I am not discounting that the monitoring from outside the zone isn’t a contributing factor, but considering this server mentioned above, that does’t seem to be the general case. I.e., some servers seem to get good enough scores despite being monitored from outside the zone. And note as well that this server, not being in the pool, may also be seeing less traffic, which is again no proof, but a hint that load on the servers may be more of a factor than the monitoring.

That is obviously nothing I have recent first-hand experience. But then, I don’t fully understand the issue, because then there should be enough capacity to handle all requests, even as some servers maybe move out of and back into the pool periodically. But seeing the issue that triggered this thread, I would say that there maybe isn’t enough capacity if one server dropping out of the zone can cause such a chain reaction of then further servers dropping out, and the situation only recovering when the load drops during the night.

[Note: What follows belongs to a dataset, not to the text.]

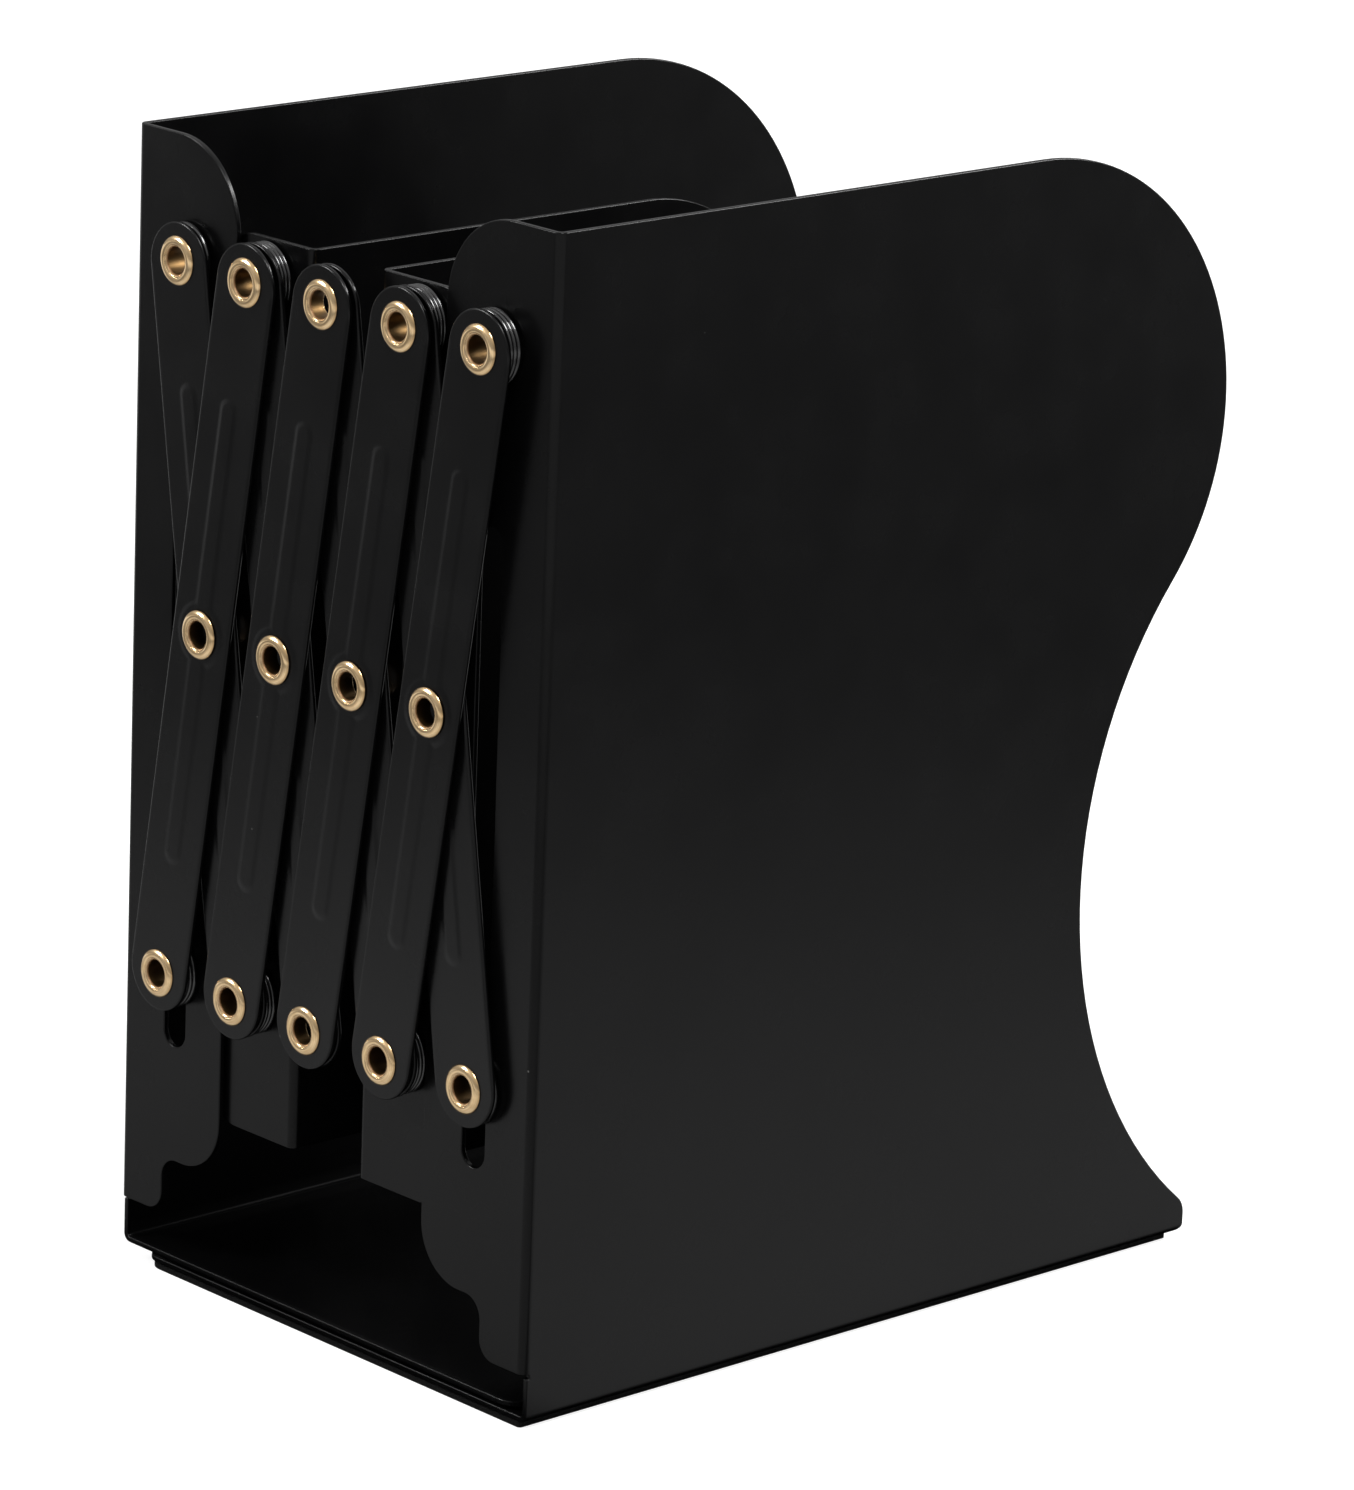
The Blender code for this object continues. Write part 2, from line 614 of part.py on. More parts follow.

Ok, that is a big difference to other zones, which do not rely on a few big servers, but where there are hundreds of small servers as well which have no issue operating in the pool without getting overloaded. This reliance on a few big servers, and the instability it causes if one of them temporarily drops out for whatever reason, suggest that that situation is not a healthy one. Even manually adding further servers from outside the zone would only ever be a temporary patch only, as suggested by this topic resurfacing peridically. Even if manually adding servers were easier, e.g., if operators could add their own servers to other zones without need for admin intervention. So I still think that beyond adding monitors in the China zone to counter to some degree at least the high reliance on a few big servers, broadening the server base by dissolving the regional zones would likely be the only lasting fix to the issue. And is anyhow being considered because it will be beneficial also in other zones.